— Begin —
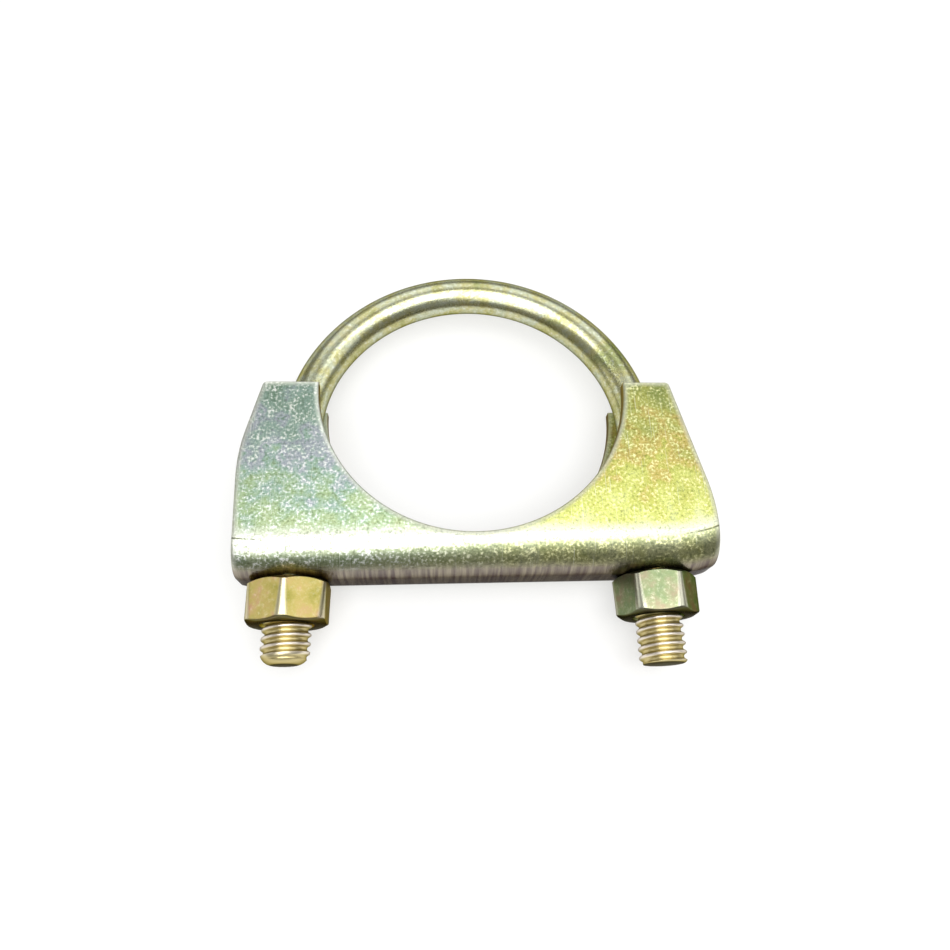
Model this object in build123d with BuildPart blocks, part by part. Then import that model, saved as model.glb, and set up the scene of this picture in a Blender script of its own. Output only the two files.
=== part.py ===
from build123d import *
from math import cos, radians, tan
import os

# U-bolt clamp for an exhaust pipe, in millimetres.
# The origin is the centre of the pipe seat. +Z runs along the pipe, +Y points to the
# crown of the bolt, and the nuts are on the -Y side. The clamp lies on its rear flange.

# Pipe seat
pipe_diameter = 54.0
pipe_clearance = 0.6

# Bolt: round bar bent to a U, with rolled 5/16 inch threads, 18 to the inch
bar_diameter = 7.02
thread_diameter = 7.94
thread_length = 22.0
thread_run_out = 0.9
leg_end_chamfer = 0.7
left_leg_length = 40.2
right_leg_length = 41.6
crown_flattening = 1.2
side_bend_sweep = 30.0
bolt_drop = 6.4

# Saddle: one channel of sheet steel, sheared, pierced and pressed
sheet = 2.4
channel_width = 16.0
bend_radius = 6.0
web_height = 6.3
left_overhang = 9.2
right_overhang = 10.2
left_tab_width = 9.5
right_tab_width = 8.4
shear_angle = 13.5
tab_corner_radius = 0.8
shear_blend_radius = 30.0
rolled_edge = 0.4
left_turn_up = 3.6
right_turn_up = 9.2
turn_up_bend_radius = 8.5
turn_up_from_leg = 2.5
leg_hole_clearance = 0.4

# Nuts
across_flats = 12.7
nut_height = 6.85
nut_chamfer_angle = 30.0
nut_chamfer_diameter = 12.1
nut_bore_clearance = 0.05
nut_mouth_chamfer = 0.5
left_nut_turned = 0.0
right_nut_turned = 38.0

# Places that follow from the sizes above
seat_radius = (pipe_diameter + pipe_clearance) / 2
leg_x = seat_radius + bar_diameter / 2
base_y = -(seat_radius + web_height)
left_end = leg_x + left_overhang
right_end = leg_x + right_overhang
flat_base_x = leg_x + turn_up_from_leg
spring_y = -bolt_drop


def channel_block(inset, past_ends):
    """Return the channel as a solid bar, its base inset by a wall and its ends run out."""
    floor_y = base_y + inset
    turn_up_radius = turn_up_bend_radius - inset
    half_width = channel_width / 2 - inset
    with BuildPart() as block:
        with BuildSketch(Plane.XY.offset(-half_width)):
            with BuildLine():
                Line((-flat_base_x, floor_y), (flat_base_x, floor_y))
                left_bend = CenterArc(
                    (-flat_base_x, floor_y + turn_up_radius), turn_up_radius, 270, -left_turn_up
                )
                right_bend = CenterArc(
                    (flat_base_x, floor_y + turn_up_radius), turn_up_radius, 270, right_turn_up
                )
                left_run = left_end + past_ends + (left_bend @ 1).X
                right_run = right_end + past_ends - (right_bend @ 1).X
                left_lift = PolarLine(
                    left_bend @ 1, left_run / cos(radians(left_turn_up)), 180 - left_turn_up
                )
                right_lift = PolarLine(
                    right_bend @ 1, right_run / cos(radians(right_turn_up)), right_turn_up
                )
                Polyline(
                    right_lift @ 1,
                    (right_end + past_ends, past_ends),
                    (-left_end - past_ends, past_ends),
                    left_lift @ 1,
                )
            make_face()
        extrude(amount=2 * half_width)
        long_edges = block.edges().filter_by(Plane.XY)
        base_edges = long_edges.filter_by(lambda edge: (edge @ 0.5).Y < floor_y + bend_radius / 2)
        fillet(base_edges, bend_radius - inset)
    return block.part


channel_bar = channel_block(0, 0)
channel_hollow = channel_block(sheet, sheet)

# Saddle
with BuildPart() as saddle:
    add(channel_bar)
    add(channel_hollow, mode=Mode.SUBTRACT)

    # Half-round pipe seat through both flanges
    Hole(radius=seat_radius)

    # Slanted shear cuts, a little off centre, which blend into the square ends,
    # and rounded outer corners on the tabs
    left_tab_x = seat_radius + left_tab_width
    right_tab_x = seat_radius + right_tab_width
    left_shear_y = -(left_end - left_tab_x) / tan(radians(shear_angle))
    right_shear_y = -(right_end - right_tab_x) / tan(radians(shear_angle))
    with BuildSketch(Plane.XY):
        with BuildLine():
            ends_and_tabs = FilletPolyline(
                (-left_end, base_y),
                (-left_end, left_shear_y),
                (-left_tab_x, 0),
                (right_tab_x, 0),
                (right_end, right_shear_y),
                (right_end, base_y),
                radius=(shear_blend_radius, tab_corner_radius, tab_corner_radius, shear_blend_radius),
            )
            Line(ends_and_tabs @ 1, ends_and_tabs @ 0)
        make_face()
    extrude(amount=channel_width, both=True, mode=Mode.INTERSECT)

    # The press rolls the cut edges over on the outside of each flange
    flange_faces = saddle.faces().filter_by(Axis.Z).group_by(Axis.Z)
    outer_edges = (flange_faces[0] + flange_faces[-1]).edges()
    left_rise = (left_end - flat_base_x) * tan(radians(left_turn_up))
    right_rise = (right_end - flat_base_x) * tan(radians(right_turn_up))
    crease_top = base_y + bend_radius + max(left_rise, right_rise)
    rolled_edges = outer_edges.filter_by(lambda edge: max((edge @ 0).Y, (edge @ 1).Y) > crease_top)
    chamfer(rolled_edges, rolled_edge)

    # Leg holes through the base
    with Locations(
        Location((-leg_x, base_y, 0), (90, 0, 0)),
        Location((leg_x, base_y, 0), (90, 0, 0)),
    ):
        Hole(radius=thread_diameter / 2 + leg_hole_clearance, depth=2 * bend_radius)
saddle.part.label = "saddle"


# U-bolt
side_radius = leg_x - crown_flattening / (1 - tan(radians(45 - side_bend_sweep / 2)))
side_centre_x = leg_x - side_radius
crown_radius = side_radius + side_centre_x / cos(radians(side_bend_sweep))
crown_centre_y = spring_y - side_centre_x * tan(radians(side_bend_sweep))
left_leg_end_y = spring_y - left_leg_length
right_leg_end_y = spring_y - right_leg_length

with BuildPart() as u_bolt:
    # Plain bar between the two threads
    with BuildLine() as bar_route:
        Line((-leg_x, left_leg_end_y + thread_length), (-leg_x, spring_y))
        CenterArc((-side_centre_x, spring_y), side_radius, 180, -side_bend_sweep)
        CenterArc(
            (0, crown_centre_y), crown_radius, 180 - side_bend_sweep, 2 * side_bend_sweep - 180
        )
        CenterArc((side_centre_x, spring_y), side_radius, side_bend_sweep, -side_bend_sweep)
        Line((leg_x, spring_y), (leg_x, right_leg_end_y + thread_length))
    with BuildSketch(Plane(origin=bar_route.line @ 0, z_dir=bar_route.line % 0)):
        Circle(bar_diameter / 2)
    sweep(path=bar_route.line)

    # Threaded stretch of each leg, as its outer diameter, with a short run-out to the bar
    for axis_x, leg_end_y in ((-leg_x, left_leg_end_y), (leg_x, right_leg_end_y)):
        run_out_y = leg_end_y + thread_length
        with BuildSketch(Plane.XY):
            with BuildLine():
                Polyline(
                    (axis_x, leg_end_y),
                    (axis_x + thread_diameter / 2 - leg_end_chamfer, leg_end_y),
                    (axis_x + thread_diameter / 2, leg_end_y + leg_end_chamfer),
                    (axis_x + thread_diameter / 2, run_out_y),
                    (axis_x + bar_diameter / 2, run_out_y + thread_run_out),
                    (axis_x, run_out_y + thread_run_out),
                    close=True,
                )
            make_face()
        revolve(axis=Axis((axis_x, 0, 0), (0, 1, 0)))
u_bolt.part.label = "u_bolt"


def hex_nut(x, turned):
    """Return a nut on the leg at x, seated on the base and turned about the leg."""
    rim_radius = nut_chamfer_diameter / 2
    corner_radius = across_flats / 2 / cos(radians(30))
    chamfer_reach = corner_radius - rim_radius
    chamfer_drop = chamfer_reach * tan(radians(nut_chamfer_angle))
    with BuildPart() as nut:
        # Turned blank with both faces chamfered
        with BuildSketch(Plane.XY):
            with BuildLine():
                Polyline(
                    (x, base_y),
                    (x + rim_radius, base_y),
                    (x + corner_radius, base_y - chamfer_drop),
                    (x + corner_radius, base_y - nut_height + chamfer_drop),
                    (x + rim_radius, base_y - nut_height),
                    (x, base_y - nut_height),
                    close=True,
                )
            make_face()
        revolve(axis=Axis((x, 0, 0), (0, 1, 0)))

        # Six flats, with a corner facing +Z before the nut is turned
        outer_face = Plane(origin=(x, base_y, 0), x_dir=(0, 0, 1), z_dir=(0, -1, 0))
        with BuildSketch(outer_face):
            RegularPolygon(across_flats / 2, 6, major_radius=False, rotation=turned)
        extrude(amount=nut_height, mode=Mode.INTERSECT)

        # Bore, at the thread's outer diameter, with a countersink at its outer mouth
        with Locations(outer_face.offset(nut_height / 2)):
            Hole(radius=thread_diameter / 2 + nut_bore_clearance)
        outer_mouth = nut.faces().sort_by(Axis.Y)[0].inner_wires()[0]
        chamfer(outer_mouth.edges(), nut_mouth_chamfer)
    return nut.part


nut_left = hex_nut(-leg_x, left_nut_turned)
nut_left.label = "nut_left"
nut_right = hex_nut(leg_x, right_nut_turned)
nut_right.label = "nut_right"

os.makedirs("parts", exist_ok=True)
for piece in (saddle.part, u_bolt.part, nut_left, nut_right):
    export_step(piece, f"parts/{piece.label}.step")
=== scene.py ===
# %% [markdown]
# # A U-bolt clamp for an exhaust pipe
# A round bar bent to a U is drawn by two nuts against a saddle pressed from sheet steel.
# Everything is plated with zinc and passivated yellow, which gives steel an olive and gold skin
# with hints of mint and pink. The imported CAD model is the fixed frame: it says where each piece
# is and how it moves. This lesson builds the pieces again with the finer shape and the finish
# that the eye expects, each in the place that the frame gives.

# %% Load the frame
import math

import bmesh
import bpy
from mathutils import Matrix, Vector


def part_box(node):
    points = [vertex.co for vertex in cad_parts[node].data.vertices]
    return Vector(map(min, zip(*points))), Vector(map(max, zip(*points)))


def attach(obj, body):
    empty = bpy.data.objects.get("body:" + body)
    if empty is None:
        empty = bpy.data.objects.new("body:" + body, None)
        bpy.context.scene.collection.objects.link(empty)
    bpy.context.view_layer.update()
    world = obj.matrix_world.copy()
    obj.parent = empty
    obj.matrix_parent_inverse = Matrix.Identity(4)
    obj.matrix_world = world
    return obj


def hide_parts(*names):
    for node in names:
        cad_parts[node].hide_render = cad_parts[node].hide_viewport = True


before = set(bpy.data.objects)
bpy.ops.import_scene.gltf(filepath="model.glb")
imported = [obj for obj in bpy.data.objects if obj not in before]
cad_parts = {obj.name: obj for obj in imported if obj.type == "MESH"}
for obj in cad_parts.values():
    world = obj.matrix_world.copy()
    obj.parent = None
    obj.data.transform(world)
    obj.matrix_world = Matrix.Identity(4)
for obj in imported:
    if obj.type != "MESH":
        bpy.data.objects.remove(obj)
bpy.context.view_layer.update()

# %% [markdown]
# ## Sizes
# A good model has few driving sizes. The places of the pieces come from the frame's boxes, such
# as how far apart the legs are. The others are the real sizes of the hardware: a 5/16 inch thread
# with 18 turns to the inch, and sheet 2.4 mm thick. Blender counts in metres, so MM turns a size
# in millimetres to metres.

# %% Sizes from the frame
MM = 0.001
bolt_low, bolt_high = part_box("u_bolt")
saddle_low, saddle_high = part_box("saddle")
nut_low, nut_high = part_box("nut_left")

THREAD_RADIUS = bolt_high.z
LEG_X = bolt_high.x - THREAD_RADIUS
BASE_Y = saddle_low.y
HALF_WIDTH = saddle_high.z
END_X = {"left": -saddle_low.x, "right": saddle_high.x}
NUT_FACE_Y = nut_low.y
print(f"legs {2 * LEG_X / MM:.2f} mm apart, thread {2 * THREAD_RADIUS / MM:.2f} mm")

# %% Sizes of the hardware
PITCH = 25.4 / 18 * MM
THREAD_ROOT_RADIUS = 3.42 * MM
THREAD_LENGTH = 22.9 * MM
BAR_RADIUS = 3.51 * MM
LEFT_LEG_SHORTER = 1.4 * MM
LEG_ENDS_Y = {"left": bolt_low.y + LEFT_LEG_SHORTER, "right": bolt_low.y}
SPRING_Y = -6.4 * MM
CROWN_FLATTENING = 1.2 * MM
SIDE_BEND = math.radians(30)

SHEET = 2.4 * MM
SEAT_RADIUS = 27.3 * MM
BEND_RADIUS = 6 * MM
LEG_HOLE_RADIUS = 4.37 * MM
TURN_UP_FROM_LEG = 2.5 * MM
FLAT_BASE_X = LEG_X + TURN_UP_FROM_LEG
TURN_UP_RADII = {"left": 56 * MM, "right": 27 * MM}
TAB_WIDTHS = {"left": 9.5 * MM, "right": 8.4 * MM}
TAB_X = {side: SEAT_RADIUS + width for side, width in TAB_WIDTHS.items()}
SHEAR_ANGLE = math.radians(13.5)
SHEAR_Y = {side: (tab_x - END_X[side]) / math.tan(SHEAR_ANGLE) for side, tab_x in TAB_X.items()}

ACROSS_FLATS = 12.7 * MM
NUT_RIM_RADIUS = 6.05 * MM
NUT_CHAMFER = math.radians(30)
NUT_TURNED = {"left": 0.0, "right": math.radians(-38)}
print(f"one turn of a nut draws the bolt by {PITCH / MM:.3f} mm")

# %% [markdown]
# ## Helpers
# A node tree is a list of nodes and links. One function adds a node, sets its settings and fills
# its inputs, so that each later line reads as one step of the recipe. Another turns the hex
# colours, which are written as a screen shows them, to the linear values that light works with.
# The rest are for meshes, which come from points and faces or from what modifiers leave. Each one
# is tidied: its doubles are merged, its faces point outwards, and it is smooth up to its sharp
# edges.

# %% Helpers
DOUBLES_APART = 0.001 * MM
SHARP_ANGLE = math.radians(35)


def result(node):
    """Return the first output of a node that is in use."""
    return next(output for output in node.outputs if output.enabled)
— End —
EXERCISE AIM:
Starting at the line that contains "# Bore, at the" and ending at the line that contains "from mathutils import Matrix, Vector", retype each line exactly; omit everything outside that range.

ANSWER:
        # Bore, at the thread's outer diameter, with a countersink at its outer mouth
        with Locations(outer_face.offset(nut_height / 2)):
            Hole(radius=thread_diameter / 2 + nut_bore_clearance)
        outer_mouth = nut.faces().sort_by(Axis.Y)[0].inner_wires()[0]
        chamfer(outer_mouth.edges(), nut_mouth_chamfer)
    return nut.part


nut_left = hex_nut(-leg_x, left_nut_turned)
nut_left.label = "nut_left"
nut_right = hex_nut(leg_x, right_nut_turned)
nut_right.label = "nut_right"

os.makedirs("parts", exist_ok=True)
for piece in (saddle.part, u_bolt.part, nut_left, nut_right):
    export_step(piece, f"parts/{piece.label}.step")
=== scene.py ===
# %% [markdown]
# # A U-bolt clamp for an exhaust pipe
# A round bar bent to a U is drawn by two nuts against a saddle pressed from sheet steel.
# Everything is plated with zinc and passivated yellow, which gives steel an olive and gold skin
# with hints of mint and pink. The imported CAD model is the fixed frame: it says where each piece
# is and how it moves. This lesson builds the pieces again with the finer shape and the finish
# that the eye expects, each in the place that the frame gives.

# %% Load the frame
import math

import bmesh
import bpy
from mathutils import Matrix, Vector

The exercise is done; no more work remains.